В этом фильме, как полагаю, испанском, с английскими субтитрами, доктор Фэнг — ученый в очках с толстыми стеклами, азиатской бородкой и в белом лабораторном халате, и он изобретает такой луч, который заставляет девушек заниматься с ним сексом. Я чуть не взорвался в первые же десять минут, серьезно.
В общем, в школе примерно в это время я стал подписывать все свои контрольные работы «Доктор Фэнг», и, поскольку я еще ни разу в жизни не трахался, я думал, может, это придаст мне какую-то индивидуальность. Знаете, я думал, вот чего мне не хватает — яркой индивидуальности. Я попросил Гретхен и Ким называть меня доктором Фэнгом, и они только рассмеялись. И все же, по-моему, я стал представлять себя эдаким злодеем, который может заставить женщин влюбиться в себя, но мгновенно, как тот парень из подросткового фильма «Чарльз в ответе», где он типа моргнет и — опа!лифчики расстегнуты. Я представлял, что знаю некое слово, тайную фразу, вроде «Сезам!» или «Активировать!», и я типа прошепчу ее, и женщины, вроде тех, на которых я влюбленно смотрел в секции плакатов в отделе подарков в торговом центре, все загорелые, все в желтых открытых купальниках, вдруг перестанут принимать свои пенные ванны или мыть свои вишневые «ламборджини» или что там они еще делают, и превратятся в моих беспомощных сексуальных рабынь, исполняя самые безумные мои желания, которые представляли бы собой все виды петтинга, поскольку это все, чем мне довелось заниматься. Гретхен, казалось, и понятия не имела, что интересовала меня, и вообще говорить могла только о Тони Дегане. Я не представлял, как составить для нее коллекцию песен, которая, типа, очаровала бы ее, так что я решил отложить приглашение на выпускной вечер и стал ждать, не очарует ли моя персона сердца еще пары-тройки ни о чем не подозревающих дам.

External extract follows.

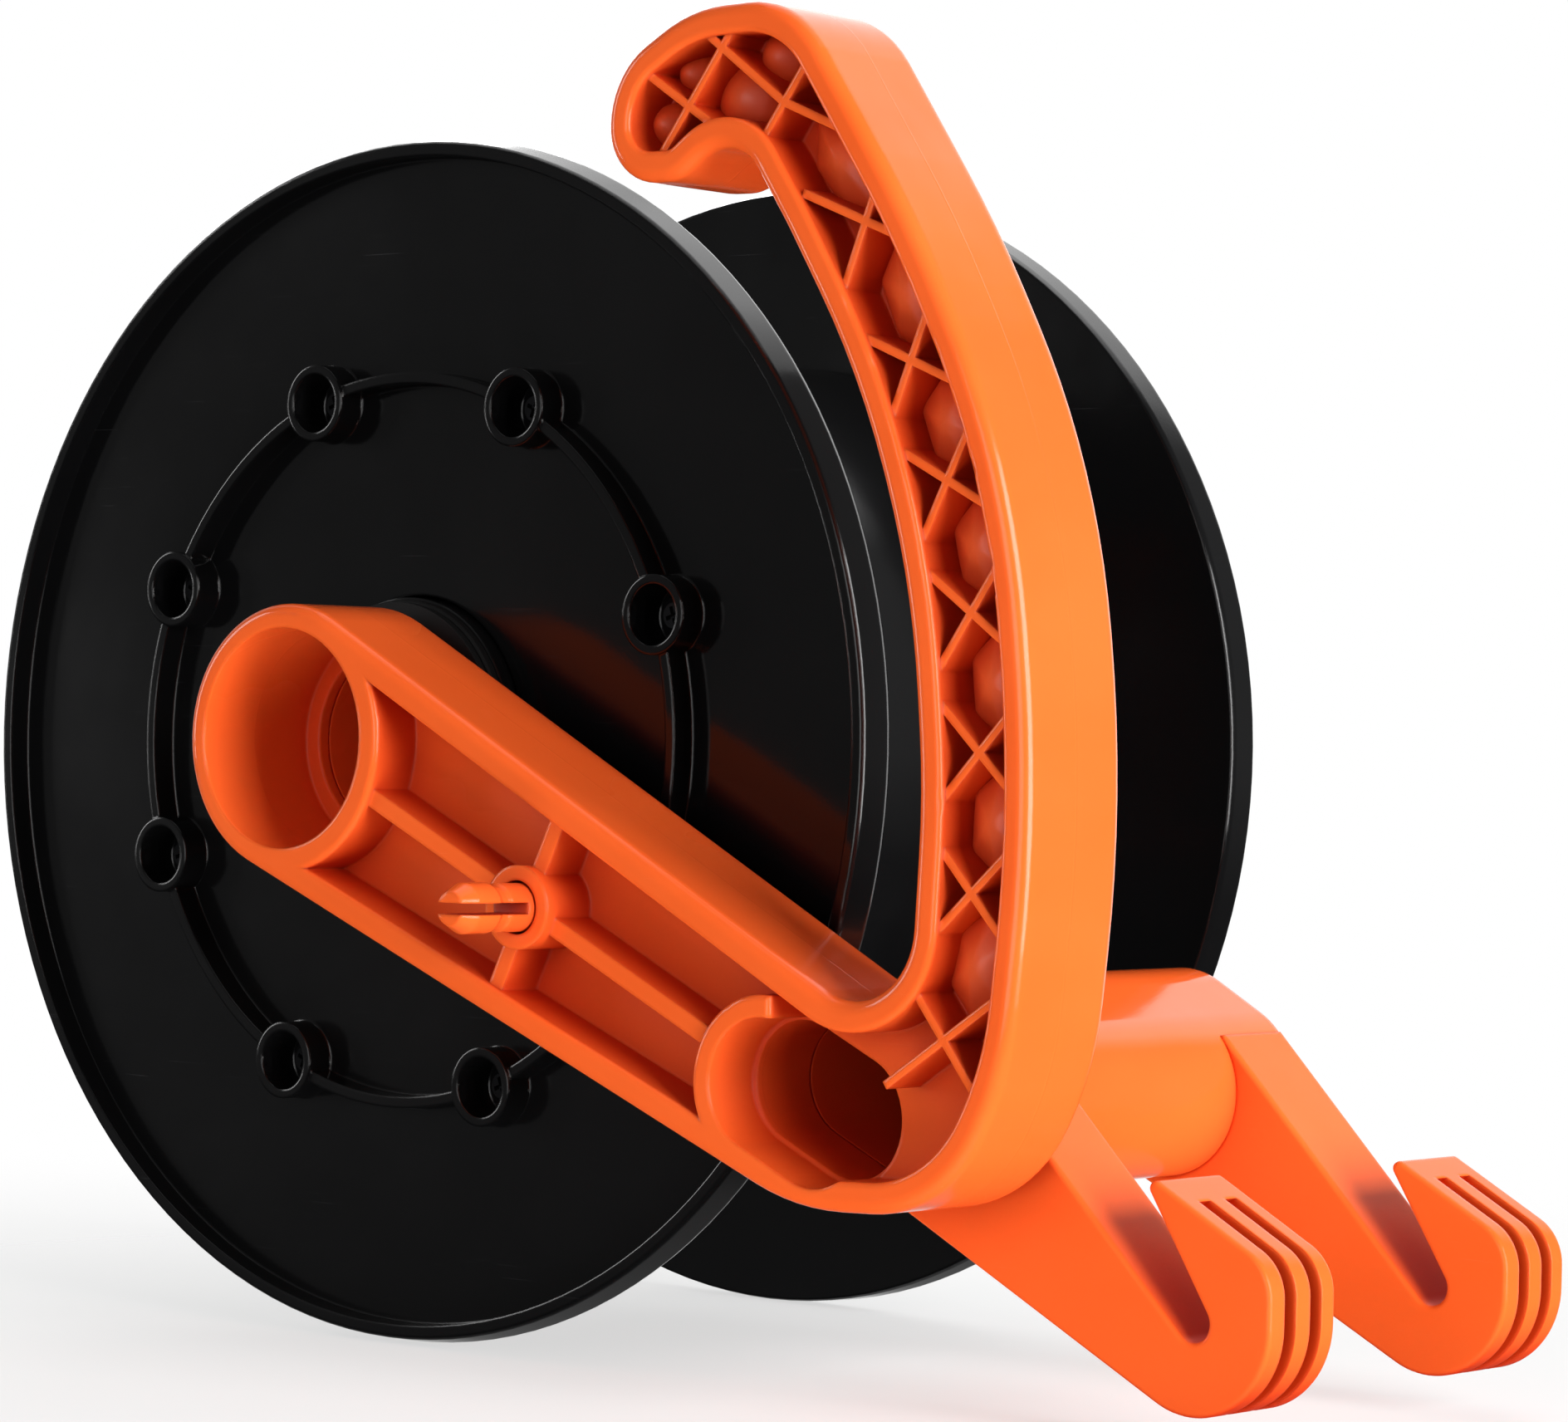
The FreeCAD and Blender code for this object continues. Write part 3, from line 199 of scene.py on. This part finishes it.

На занятиях школьного оркестра, которые, как я говорил, оказывались для меня всего лишь еще одним поводом для смущения, были только эти нескладные девчонки из Макколи. Еще там были совершенно заторможенные музыканты. Но среди всех этих ужасающих бифокально-очковых типов нашлась одна девушка, совершенно прекрасная: Сьюзи Ли Силер. Притворяясь, что играю на ксилофоне, я сидел позади Сьюзи Ли Силер — кларнет, брюнетка, высокая, очень высокая, и в свои семнадцать уже прекрасно осведомленная в вопросах секса, что можно было вывести из того, что домой она не ходила пешком, а ездила на пассажирском сиденье какого-нибудь проржавевшего «камаро» или «файерберда», положив ноги на приборную панель — на приборную панель! — что для меня означало, что она и длинноволосый владелец автомобиля уже занимались этим, потому что, — д а ладно, посмотри, ее ноги на приборной панели, — и на занятиях, сидя за ней, я смотрел, как перекрещиваются тонкие лямочки ее бюстгальтера, просвечивающие сквозь форменную белую блузку, и нашептывал: «Доктор Фэнг, Доктор Фэнг, ты под чарами доктора Фэнга», зная, что как только Сьюзи Ли обернется и моргнет — всего лишь разочек, — она навеки окажется во власти злых, развратных чар ужасного доктора из почти порнофильма.